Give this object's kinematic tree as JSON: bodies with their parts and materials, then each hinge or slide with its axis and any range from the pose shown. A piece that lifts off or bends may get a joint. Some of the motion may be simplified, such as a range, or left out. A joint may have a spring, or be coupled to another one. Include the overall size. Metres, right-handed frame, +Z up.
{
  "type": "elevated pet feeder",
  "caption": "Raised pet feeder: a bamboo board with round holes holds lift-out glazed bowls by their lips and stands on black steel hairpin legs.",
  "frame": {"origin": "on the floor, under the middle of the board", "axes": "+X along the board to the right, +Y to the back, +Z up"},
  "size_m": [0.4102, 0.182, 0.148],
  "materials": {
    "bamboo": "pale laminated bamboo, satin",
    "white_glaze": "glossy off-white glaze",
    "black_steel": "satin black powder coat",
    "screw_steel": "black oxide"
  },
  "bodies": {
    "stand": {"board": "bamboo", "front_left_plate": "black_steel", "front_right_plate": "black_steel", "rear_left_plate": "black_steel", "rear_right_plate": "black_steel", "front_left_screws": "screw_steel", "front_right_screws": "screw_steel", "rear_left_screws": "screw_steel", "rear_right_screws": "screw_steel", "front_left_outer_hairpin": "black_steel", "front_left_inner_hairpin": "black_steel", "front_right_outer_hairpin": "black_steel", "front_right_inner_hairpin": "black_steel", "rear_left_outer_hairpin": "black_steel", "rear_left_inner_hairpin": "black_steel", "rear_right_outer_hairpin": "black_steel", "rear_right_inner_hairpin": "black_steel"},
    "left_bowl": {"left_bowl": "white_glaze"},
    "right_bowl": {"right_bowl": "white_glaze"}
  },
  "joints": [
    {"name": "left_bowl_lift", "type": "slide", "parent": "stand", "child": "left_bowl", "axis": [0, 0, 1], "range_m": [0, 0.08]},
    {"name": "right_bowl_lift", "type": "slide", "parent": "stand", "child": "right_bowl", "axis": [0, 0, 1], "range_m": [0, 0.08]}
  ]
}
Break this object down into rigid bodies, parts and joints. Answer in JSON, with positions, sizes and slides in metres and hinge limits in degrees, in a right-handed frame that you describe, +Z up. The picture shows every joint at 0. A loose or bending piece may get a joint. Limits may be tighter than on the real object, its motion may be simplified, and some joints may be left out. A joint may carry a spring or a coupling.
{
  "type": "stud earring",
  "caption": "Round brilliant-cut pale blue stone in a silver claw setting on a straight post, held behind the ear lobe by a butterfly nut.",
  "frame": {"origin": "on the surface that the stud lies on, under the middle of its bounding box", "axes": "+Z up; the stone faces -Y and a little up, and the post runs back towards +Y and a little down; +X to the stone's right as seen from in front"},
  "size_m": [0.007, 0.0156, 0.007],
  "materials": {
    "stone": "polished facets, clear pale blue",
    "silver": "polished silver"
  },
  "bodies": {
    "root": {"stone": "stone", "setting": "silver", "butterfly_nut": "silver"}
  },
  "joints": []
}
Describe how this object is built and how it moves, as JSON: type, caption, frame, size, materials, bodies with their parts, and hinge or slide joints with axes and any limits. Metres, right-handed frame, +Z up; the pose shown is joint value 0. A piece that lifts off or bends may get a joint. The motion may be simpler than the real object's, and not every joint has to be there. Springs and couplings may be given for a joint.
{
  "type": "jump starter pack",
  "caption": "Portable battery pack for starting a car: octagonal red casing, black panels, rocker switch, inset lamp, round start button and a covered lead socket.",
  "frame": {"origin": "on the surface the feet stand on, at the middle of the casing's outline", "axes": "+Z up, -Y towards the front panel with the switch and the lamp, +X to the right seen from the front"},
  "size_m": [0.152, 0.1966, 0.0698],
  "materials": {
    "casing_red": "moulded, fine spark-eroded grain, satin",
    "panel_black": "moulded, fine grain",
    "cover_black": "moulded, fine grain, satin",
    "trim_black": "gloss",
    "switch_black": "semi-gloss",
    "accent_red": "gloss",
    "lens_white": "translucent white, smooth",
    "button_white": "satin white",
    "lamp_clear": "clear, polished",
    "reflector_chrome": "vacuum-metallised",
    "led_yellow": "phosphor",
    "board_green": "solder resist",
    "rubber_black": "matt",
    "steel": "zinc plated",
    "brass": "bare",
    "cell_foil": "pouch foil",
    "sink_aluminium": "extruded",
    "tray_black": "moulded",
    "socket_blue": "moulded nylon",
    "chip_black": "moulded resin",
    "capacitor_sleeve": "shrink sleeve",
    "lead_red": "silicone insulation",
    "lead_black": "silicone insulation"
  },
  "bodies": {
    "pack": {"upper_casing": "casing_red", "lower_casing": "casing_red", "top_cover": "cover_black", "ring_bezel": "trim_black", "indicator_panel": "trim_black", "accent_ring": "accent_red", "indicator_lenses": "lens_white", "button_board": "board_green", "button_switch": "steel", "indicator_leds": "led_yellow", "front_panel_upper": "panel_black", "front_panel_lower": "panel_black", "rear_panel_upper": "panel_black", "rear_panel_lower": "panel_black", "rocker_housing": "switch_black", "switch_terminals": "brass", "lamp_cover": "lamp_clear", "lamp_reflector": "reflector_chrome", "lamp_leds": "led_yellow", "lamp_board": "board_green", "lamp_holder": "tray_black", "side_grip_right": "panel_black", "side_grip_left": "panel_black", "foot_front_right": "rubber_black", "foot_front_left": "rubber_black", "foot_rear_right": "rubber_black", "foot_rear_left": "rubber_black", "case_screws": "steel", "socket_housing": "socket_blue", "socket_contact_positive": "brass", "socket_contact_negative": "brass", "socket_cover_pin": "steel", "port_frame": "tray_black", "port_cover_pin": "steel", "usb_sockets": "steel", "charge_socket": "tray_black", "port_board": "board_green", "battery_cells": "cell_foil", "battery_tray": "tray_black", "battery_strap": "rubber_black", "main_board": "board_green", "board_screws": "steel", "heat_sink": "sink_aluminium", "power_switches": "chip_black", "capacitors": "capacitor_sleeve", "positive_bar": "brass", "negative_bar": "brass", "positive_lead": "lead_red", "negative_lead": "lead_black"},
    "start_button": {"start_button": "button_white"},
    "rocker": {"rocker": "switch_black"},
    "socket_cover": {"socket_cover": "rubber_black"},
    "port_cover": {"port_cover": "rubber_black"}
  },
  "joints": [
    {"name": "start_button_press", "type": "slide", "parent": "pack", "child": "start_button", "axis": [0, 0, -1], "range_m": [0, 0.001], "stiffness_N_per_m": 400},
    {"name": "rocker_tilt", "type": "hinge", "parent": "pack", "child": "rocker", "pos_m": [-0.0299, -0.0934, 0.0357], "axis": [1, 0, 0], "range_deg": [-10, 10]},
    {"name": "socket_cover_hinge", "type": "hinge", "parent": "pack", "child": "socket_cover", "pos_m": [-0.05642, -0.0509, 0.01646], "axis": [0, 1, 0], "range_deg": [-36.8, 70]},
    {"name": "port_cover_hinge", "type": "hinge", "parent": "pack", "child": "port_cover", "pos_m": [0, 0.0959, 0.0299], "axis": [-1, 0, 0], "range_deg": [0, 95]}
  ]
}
+===+
== Short exercise ==
Reproduce the full set of records precisely.

== Written response ==
Give this object's kinematic tree as JSON: bodies with their parts and materials, then each hinge or slide with its axis and any range from the pose shown. A piece that lifts off or bends may get a joint. Some of the motion may be simplified, such as a range, or left out. A joint may have a spring, or be coupled to another one. Include the overall size. Metres, right-handed frame, +Z up.
{
  "type": "elevated pet feeder",
  "caption": "Raised pet feeder: a bamboo board with round holes holds lift-out glazed bowls by their lips and stands on black steel hairpin legs.",
  "frame": {"origin": "on the floor, under the middle of the board", "axes": "+X along the board to the right, +Y to the back, +Z up"},
  "size_m": [0.4102, 0.182, 0.148],
  "materials": {
    "bamboo": "pale laminated bamboo, satin",
    "white_glaze": "glossy off-white glaze",
    "black_steel": "satin black powder coat",
    "screw_steel": "black oxide"
  },
  "bodies": {
    "stand": {"board": "bamboo", "front_left_plate": "black_steel", "front_right_plate": "black_steel", "rear_left_plate": "black_steel", "rear_right_plate": "black_steel", "front_left_screws": "screw_steel", "front_right_screws": "screw_steel", "rear_left_screws": "screw_steel", "rear_right_screws": "screw_steel", "front_left_outer_hairpin": "black_steel", "front_left_inner_hairpin": "black_steel", "front_right_outer_hairpin": "black_steel", "front_right_inner_hairpin": "black_steel", "rear_left_outer_hairpin": "black_steel", "rear_left_inner_hairpin": "black_steel", "rear_right_outer_hairpin": "black_steel", "rear_right_inner_hairpin": "black_steel"},
    "left_bowl": {"left_bowl": "white_glaze"},
    "right_bowl": {"right_bowl": "white_glaze"}
  },
  "joints": [
    {"name": "left_bowl_lift", "type": "slide", "parent": "stand", "child": "left_bowl", "axis": [0, 0, 1], "range_m": [0, 0.08]},
    {"name": "right_bowl_lift", "type": "slide", "parent": "stand", "child": "right_bowl", "axis": [0, 0, 1], "range_m": [0, 0.08]}
  ]
}
Break this object down into rigid bodies, parts and joints. Answer in JSON, with positions, sizes and slides in metres and hinge limits in degrees, in a right-handed frame that you describe, +Z up. The picture shows every joint at 0. A loose or bending piece may get a joint. Limits may be tighter than on the real object, its motion may be simplified, and some joints may be left out. A joint may carry a spring or a coupling.
{
  "type": "stud earring",
  "caption": "Round brilliant-cut pale blue stone in a silver claw setting on a straight post, held behind the ear lobe by a butterfly nut.",
  "frame": {"origin": "on the surface that the stud lies on, under the middle of its bounding box", "axes": "+Z up; the stone faces -Y and a little up, and the post runs back towards +Y and a little down; +X to the stone's right as seen from in front"},
  "size_m": [0.007, 0.0156, 0.007],
  "materials": {
    "stone": "polished facets, clear pale blue",
    "silver": "polished silver"
  },
  "bodies": {
    "root": {"stone": "stone", "setting": "silver", "butterfly_nut": "silver"}
  },
  "joints": []
}
Describe how this object is built and how it moves, as JSON: type, caption, frame, size, materials, bodies with their parts, and hinge or slide joints with axes and any limits. Metres, right-handed frame, +Z up; the pose shown is joint value 0. A piece that lifts off or bends may get a joint. The motion may be simpler than the real object's, and not every joint has to be there. Springs and couplings may be given for a joint.
{
  "type": "jump starter pack",
  "caption": "Portable battery pack for starting a car: octagonal red casing, black panels, rocker switch, inset lamp, round start button and a covered lead socket.",
  "frame": {"origin": "on the surface the feet stand on, at the middle of the casing's outline", "axes": "+Z up, -Y towards the front panel with the switch and the lamp, +X to the right seen from the front"},
  "size_m": [0.152, 0.1966, 0.0698],
  "materials": {
    "casing_red": "moulded, fine spark-eroded grain, satin",
    "panel_black": "moulded, fine grain",
    "cover_black": "moulded, fine grain, satin",
    "trim_black": "gloss",
    "switch_black": "semi-gloss",
    "accent_red": "gloss",
    "lens_white": "translucent white, smooth",
    "button_white": "satin white",
    "lamp_clear": "clear, polished",
    "reflector_chrome": "vacuum-metallised",
    "led_yellow": "phosphor",
    "board_green": "solder resist",
    "rubber_black": "matt",
    "steel": "zinc plated",
    "brass": "bare",
    "cell_foil": "pouch foil",
    "sink_aluminium": "extruded",
    "tray_black": "moulded",
    "socket_blue": "moulded nylon",
    "chip_black": "moulded resin",
    "capacitor_sleeve": "shrink sleeve",
    "lead_red": "silicone insulation",
    "lead_black": "silicone insulation"
  },
  "bodies": {
    "pack": {"upper_casing": "casing_red", "lower_casing": "casing_red", "top_cover": "cover_black", "ring_bezel": "trim_black", "indicator_panel": "trim_black", "accent_ring": "accent_red", "indicator_lenses": "lens_white", "button_board": "board_green", "button_switch": "steel", "indicator_leds": "led_yellow", "front_panel_upper": "panel_black", "front_panel_lower": "panel_black", "rear_panel_upper": "panel_black", "rear_panel_lower": "panel_black", "rocker_housing": "switch_black", "switch_terminals": "brass", "lamp_cover": "lamp_clear", "lamp_reflector": "reflector_chrome", "lamp_leds": "led_yellow", "lamp_board": "board_green", "lamp_holder": "tray_black", "side_grip_right": "panel_black", "side_grip_left": "panel_black", "foot_front_right": "rubber_black", "foot_front_left": "rubber_black", "foot_rear_right": "rubber_black", "foot_rear_left": "rubber_black", "case_screws": "steel", "socket_housing": "socket_blue", "socket_contact_positive": "brass", "socket_contact_negative": "brass", "socket_cover_pin": "steel", "port_frame": "tray_black", "port_cover_pin": "steel", "usb_sockets": "steel", "charge_socket": "tray_black", "port_board": "board_green", "battery_cells": "cell_foil", "battery_tray": "tray_black", "battery_strap": "rubber_black", "main_board": "board_green", "board_screws": "steel", "heat_sink": "sink_aluminium", "power_switches": "chip_black", "capacitors": "capacitor_sleeve", "positive_bar": "brass", "negative_bar": "brass", "positive_lead": "lead_red", "negative_lead": "lead_black"},
    "start_button": {"start_button": "button_white"},
    "rocker": {"rocker": "switch_black"},
    "socket_cover": {"socket_cover": "rubber_black"},
    "port_cover": {"port_cover": "rubber_black"}
  },
  "joints": [
    {"name": "start_button_press", "type": "slide", "parent": "pack", "child": "start_button", "axis": [0, 0, -1], "range_m": [0, 0.001], "stiffness_N_per_m": 400},
    {"name": "rocker_tilt", "type": "hinge", "parent": "pack", "child": "rocker", "pos_m": [-0.0299, -0.0934, 0.0357], "axis": [1, 0, 0], "range_deg": [-10, 10]},
    {"name": "socket_cover_hinge", "type": "hinge", "parent": "pack", "child": "socket_cover", "pos_m": [-0.05642, -0.0509, 0.01646], "axis": [0, 1, 0], "range_deg": [-36.8, 70]},
    {"name": "port_cover_hinge", "type": "hinge", "parent": "pack", "child": "port_cover", "pos_m": [0, 0.0959, 0.0299], "axis": [-1, 0, 0], "range_deg": [0, 95]}
  ]
}